DATA LINES:
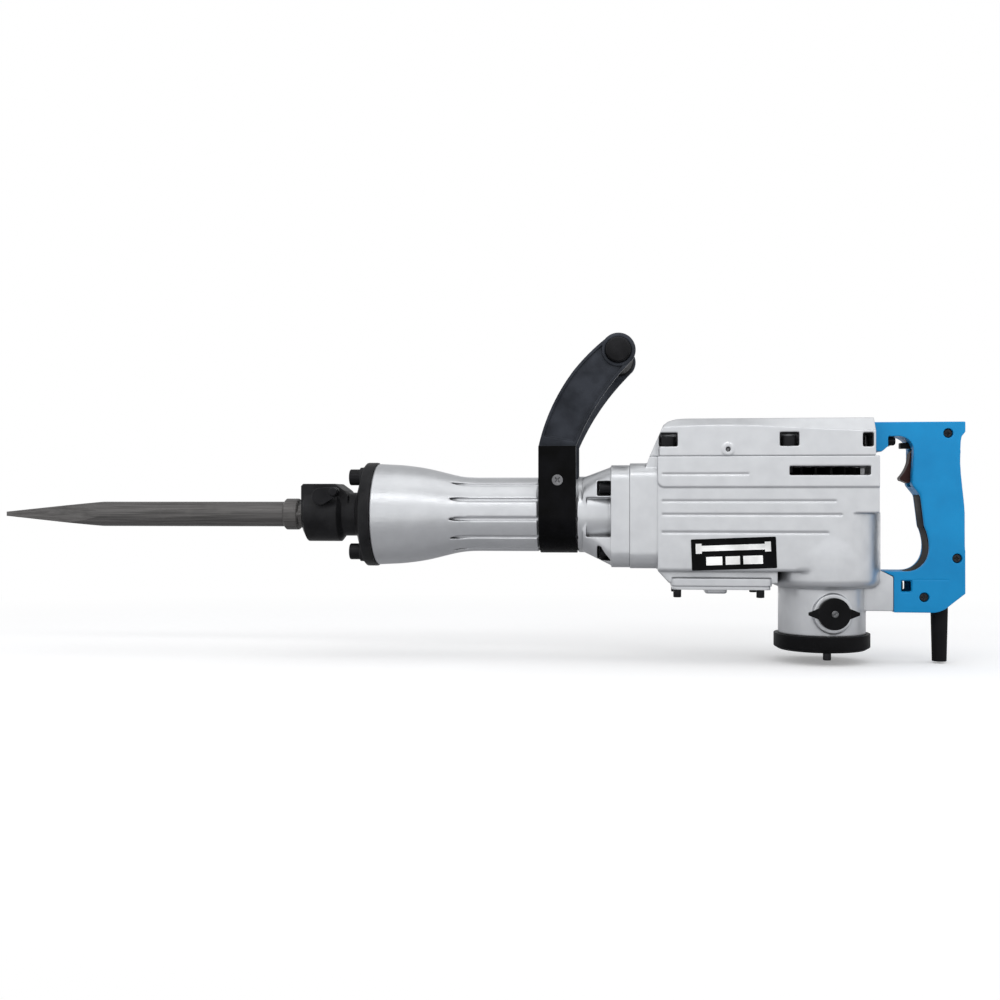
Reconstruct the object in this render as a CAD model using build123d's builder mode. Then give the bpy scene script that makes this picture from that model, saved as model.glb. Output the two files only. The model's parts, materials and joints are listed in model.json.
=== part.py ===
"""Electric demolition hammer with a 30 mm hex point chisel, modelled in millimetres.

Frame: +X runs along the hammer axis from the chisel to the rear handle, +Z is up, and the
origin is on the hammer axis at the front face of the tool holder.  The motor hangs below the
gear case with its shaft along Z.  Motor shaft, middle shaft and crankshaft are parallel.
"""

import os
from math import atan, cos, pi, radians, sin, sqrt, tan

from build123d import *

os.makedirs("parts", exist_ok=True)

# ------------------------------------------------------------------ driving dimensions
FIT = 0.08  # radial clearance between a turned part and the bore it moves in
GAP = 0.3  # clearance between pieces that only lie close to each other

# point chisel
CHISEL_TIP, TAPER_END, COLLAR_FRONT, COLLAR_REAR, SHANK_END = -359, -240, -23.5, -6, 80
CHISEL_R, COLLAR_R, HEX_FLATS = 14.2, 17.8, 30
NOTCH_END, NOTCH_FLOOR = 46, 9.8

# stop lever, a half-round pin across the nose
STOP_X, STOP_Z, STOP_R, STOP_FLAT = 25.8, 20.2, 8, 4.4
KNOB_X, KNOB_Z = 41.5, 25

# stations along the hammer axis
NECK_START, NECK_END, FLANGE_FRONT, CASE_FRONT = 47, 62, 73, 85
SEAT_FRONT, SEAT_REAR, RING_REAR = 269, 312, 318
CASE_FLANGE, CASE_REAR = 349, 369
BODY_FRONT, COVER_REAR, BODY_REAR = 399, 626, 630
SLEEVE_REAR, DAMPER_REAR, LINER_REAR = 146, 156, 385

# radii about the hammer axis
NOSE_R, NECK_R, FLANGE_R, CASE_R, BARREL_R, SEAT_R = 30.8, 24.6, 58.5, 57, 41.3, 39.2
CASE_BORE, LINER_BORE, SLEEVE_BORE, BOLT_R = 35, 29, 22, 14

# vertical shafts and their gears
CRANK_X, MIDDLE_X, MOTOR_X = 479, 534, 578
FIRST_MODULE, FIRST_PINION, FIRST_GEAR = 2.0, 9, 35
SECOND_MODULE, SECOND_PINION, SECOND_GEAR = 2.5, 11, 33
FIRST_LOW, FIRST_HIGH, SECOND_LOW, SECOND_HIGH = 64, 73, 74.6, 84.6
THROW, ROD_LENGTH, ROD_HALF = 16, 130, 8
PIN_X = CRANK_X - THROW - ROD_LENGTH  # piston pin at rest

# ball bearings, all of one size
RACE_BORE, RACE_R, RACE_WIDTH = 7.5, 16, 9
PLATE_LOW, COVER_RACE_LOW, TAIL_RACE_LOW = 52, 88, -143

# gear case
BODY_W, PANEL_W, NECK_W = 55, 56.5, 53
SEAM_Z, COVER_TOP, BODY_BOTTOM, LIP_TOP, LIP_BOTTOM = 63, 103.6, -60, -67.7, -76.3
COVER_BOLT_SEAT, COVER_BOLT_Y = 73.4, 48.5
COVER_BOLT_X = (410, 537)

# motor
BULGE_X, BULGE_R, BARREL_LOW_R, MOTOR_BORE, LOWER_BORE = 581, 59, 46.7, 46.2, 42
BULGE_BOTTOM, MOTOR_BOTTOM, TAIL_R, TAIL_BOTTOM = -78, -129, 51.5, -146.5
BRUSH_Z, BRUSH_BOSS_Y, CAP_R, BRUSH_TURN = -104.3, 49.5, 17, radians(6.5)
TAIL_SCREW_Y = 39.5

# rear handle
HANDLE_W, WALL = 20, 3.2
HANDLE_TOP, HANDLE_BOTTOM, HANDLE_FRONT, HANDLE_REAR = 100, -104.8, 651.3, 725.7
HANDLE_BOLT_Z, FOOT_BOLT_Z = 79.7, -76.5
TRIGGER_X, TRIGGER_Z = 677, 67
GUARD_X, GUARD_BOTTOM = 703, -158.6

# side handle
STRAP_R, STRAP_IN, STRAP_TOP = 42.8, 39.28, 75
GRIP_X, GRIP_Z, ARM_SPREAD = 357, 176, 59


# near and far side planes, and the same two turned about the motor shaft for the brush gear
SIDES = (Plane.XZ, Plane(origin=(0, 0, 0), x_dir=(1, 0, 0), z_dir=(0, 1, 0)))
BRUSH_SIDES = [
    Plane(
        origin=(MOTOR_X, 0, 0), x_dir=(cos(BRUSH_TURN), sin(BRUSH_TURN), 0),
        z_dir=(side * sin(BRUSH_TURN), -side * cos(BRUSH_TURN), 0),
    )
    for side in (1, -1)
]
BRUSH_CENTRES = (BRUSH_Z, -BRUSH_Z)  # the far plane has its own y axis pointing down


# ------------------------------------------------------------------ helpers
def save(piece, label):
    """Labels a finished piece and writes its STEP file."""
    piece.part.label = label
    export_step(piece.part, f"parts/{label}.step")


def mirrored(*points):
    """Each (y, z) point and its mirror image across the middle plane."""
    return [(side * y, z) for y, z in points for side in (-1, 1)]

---

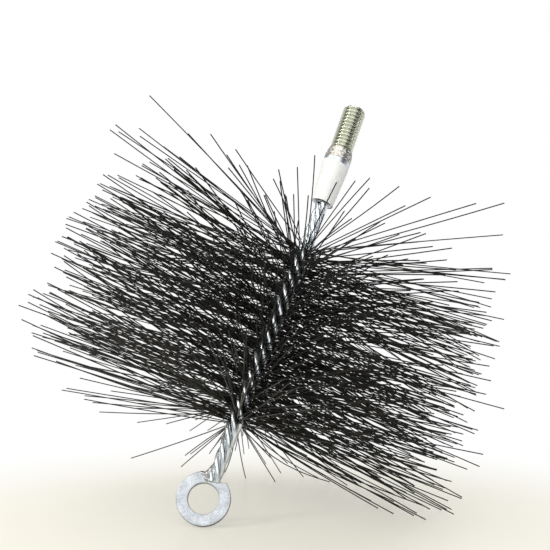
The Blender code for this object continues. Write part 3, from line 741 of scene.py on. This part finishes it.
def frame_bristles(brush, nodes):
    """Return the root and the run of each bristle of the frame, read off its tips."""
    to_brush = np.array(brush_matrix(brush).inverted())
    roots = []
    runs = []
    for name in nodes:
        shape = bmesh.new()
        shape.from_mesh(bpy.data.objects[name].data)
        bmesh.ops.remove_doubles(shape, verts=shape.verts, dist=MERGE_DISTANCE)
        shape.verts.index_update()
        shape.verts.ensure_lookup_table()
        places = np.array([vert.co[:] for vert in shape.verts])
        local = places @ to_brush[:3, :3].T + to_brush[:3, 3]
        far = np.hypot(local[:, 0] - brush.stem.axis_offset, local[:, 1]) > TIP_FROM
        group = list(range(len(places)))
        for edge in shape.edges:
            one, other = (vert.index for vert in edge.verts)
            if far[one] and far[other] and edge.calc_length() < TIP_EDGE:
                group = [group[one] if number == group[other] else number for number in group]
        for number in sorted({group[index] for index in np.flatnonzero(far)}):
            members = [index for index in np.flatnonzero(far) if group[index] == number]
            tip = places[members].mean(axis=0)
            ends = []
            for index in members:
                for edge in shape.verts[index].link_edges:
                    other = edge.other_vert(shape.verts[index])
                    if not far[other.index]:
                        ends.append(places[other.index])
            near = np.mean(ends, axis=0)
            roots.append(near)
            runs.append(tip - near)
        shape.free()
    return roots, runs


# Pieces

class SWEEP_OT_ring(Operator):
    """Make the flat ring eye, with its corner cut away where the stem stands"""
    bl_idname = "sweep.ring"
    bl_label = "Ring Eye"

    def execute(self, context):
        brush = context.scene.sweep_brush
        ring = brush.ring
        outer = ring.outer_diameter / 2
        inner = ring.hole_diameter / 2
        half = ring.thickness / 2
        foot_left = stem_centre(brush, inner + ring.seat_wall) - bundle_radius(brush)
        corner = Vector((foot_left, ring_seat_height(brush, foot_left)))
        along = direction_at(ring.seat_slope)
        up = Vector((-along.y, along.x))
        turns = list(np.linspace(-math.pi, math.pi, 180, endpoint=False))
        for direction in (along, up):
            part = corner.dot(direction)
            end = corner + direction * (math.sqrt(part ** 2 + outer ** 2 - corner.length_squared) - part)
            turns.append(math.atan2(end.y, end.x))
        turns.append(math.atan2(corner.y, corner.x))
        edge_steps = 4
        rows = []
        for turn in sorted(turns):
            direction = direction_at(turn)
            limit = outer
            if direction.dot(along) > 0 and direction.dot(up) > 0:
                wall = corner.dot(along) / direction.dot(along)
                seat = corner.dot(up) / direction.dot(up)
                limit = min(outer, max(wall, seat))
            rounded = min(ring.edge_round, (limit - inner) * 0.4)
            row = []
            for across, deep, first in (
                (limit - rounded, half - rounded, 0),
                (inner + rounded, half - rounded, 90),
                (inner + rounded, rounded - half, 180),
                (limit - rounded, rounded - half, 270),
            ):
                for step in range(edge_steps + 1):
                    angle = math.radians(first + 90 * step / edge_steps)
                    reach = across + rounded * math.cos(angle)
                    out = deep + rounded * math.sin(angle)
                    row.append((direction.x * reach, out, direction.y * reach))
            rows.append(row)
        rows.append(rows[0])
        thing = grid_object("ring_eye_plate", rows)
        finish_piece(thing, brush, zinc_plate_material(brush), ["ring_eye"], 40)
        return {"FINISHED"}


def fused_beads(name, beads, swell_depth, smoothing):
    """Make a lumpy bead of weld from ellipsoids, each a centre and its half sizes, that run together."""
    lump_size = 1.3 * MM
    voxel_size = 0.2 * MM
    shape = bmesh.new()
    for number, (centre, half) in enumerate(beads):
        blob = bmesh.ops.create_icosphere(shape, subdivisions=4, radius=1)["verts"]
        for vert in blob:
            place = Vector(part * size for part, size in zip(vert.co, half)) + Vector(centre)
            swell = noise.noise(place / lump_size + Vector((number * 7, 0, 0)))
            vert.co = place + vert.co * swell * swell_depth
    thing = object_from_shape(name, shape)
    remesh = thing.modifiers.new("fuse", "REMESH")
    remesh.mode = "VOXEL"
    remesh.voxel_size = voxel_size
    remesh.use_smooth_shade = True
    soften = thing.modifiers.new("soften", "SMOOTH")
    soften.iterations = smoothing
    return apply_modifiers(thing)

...

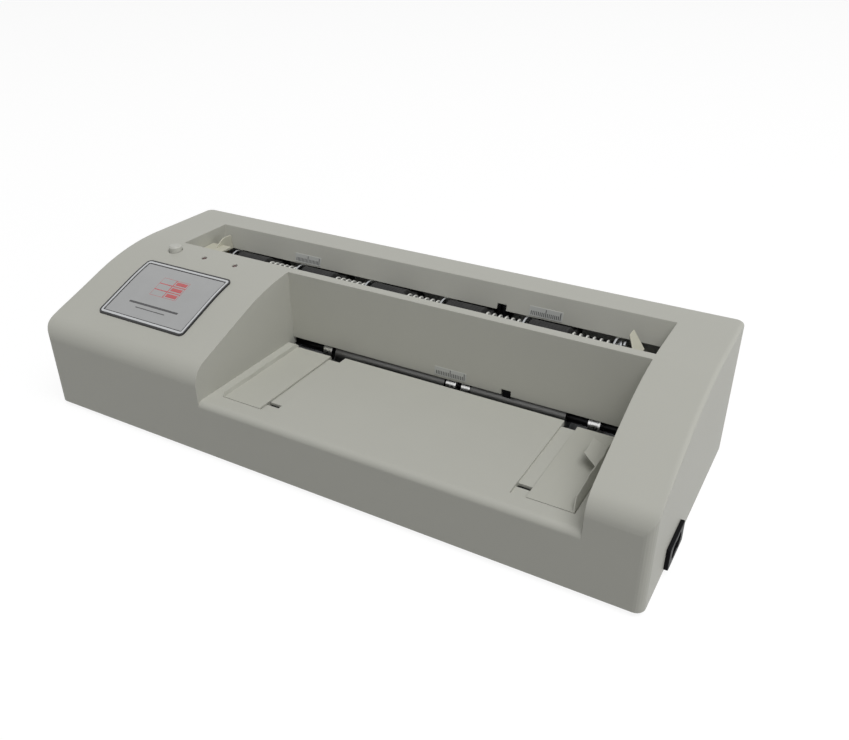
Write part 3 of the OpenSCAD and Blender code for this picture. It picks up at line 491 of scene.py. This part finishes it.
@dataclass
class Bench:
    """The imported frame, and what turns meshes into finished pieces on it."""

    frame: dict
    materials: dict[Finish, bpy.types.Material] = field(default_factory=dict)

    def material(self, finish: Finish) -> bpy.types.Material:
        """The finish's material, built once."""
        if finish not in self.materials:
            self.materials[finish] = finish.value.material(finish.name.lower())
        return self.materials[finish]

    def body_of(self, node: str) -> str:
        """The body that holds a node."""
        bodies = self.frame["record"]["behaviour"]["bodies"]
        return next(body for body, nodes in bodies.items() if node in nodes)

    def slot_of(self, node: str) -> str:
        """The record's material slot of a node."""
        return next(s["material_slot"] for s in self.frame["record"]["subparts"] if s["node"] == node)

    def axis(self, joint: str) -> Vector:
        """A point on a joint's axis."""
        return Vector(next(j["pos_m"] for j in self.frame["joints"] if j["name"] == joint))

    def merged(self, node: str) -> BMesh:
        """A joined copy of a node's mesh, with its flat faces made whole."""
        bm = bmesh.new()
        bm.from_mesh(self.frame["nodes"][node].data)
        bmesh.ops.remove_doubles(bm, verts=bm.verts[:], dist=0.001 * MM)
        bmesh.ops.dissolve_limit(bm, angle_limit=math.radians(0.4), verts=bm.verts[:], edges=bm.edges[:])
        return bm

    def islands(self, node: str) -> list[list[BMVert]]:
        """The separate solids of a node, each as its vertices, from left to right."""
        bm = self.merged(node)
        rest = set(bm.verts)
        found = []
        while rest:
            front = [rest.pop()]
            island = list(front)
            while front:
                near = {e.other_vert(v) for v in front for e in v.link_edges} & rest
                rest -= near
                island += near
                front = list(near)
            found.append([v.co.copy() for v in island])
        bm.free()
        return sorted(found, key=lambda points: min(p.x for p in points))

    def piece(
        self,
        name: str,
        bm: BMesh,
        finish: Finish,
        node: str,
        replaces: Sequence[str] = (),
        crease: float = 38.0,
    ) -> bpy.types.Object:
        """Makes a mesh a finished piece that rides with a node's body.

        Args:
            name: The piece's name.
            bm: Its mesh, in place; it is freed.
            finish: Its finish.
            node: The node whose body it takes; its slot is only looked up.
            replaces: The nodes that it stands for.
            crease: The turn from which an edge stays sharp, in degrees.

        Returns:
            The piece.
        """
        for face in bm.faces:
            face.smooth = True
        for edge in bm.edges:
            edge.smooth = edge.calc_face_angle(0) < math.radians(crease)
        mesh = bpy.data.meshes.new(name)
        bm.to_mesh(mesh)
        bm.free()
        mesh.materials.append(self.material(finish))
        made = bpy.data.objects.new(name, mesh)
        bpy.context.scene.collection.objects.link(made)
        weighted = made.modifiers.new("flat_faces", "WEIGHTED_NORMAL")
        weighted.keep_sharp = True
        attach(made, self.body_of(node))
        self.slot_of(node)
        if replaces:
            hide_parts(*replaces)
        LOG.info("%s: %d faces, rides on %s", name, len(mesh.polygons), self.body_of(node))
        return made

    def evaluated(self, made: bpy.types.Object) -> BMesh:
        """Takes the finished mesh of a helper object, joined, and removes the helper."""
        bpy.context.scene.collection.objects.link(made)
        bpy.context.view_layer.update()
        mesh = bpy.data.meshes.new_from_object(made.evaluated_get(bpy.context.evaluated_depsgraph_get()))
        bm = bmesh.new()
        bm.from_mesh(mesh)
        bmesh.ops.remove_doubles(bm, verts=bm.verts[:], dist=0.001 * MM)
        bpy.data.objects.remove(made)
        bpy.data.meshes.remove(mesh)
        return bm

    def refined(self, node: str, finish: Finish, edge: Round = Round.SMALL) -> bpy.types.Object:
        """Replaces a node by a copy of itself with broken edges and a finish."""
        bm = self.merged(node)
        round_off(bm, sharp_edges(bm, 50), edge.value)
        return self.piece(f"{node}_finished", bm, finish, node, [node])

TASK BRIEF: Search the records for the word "finishes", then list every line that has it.

CORRECT OUTPUT:
The Blender code for this object continues. Write part 3, from line 741 of scene.py on. This part finishes it.
Write part 3 of the OpenSCAD and Blender code for this picture. It picks up at line 491 of scene.py. This part finishes it.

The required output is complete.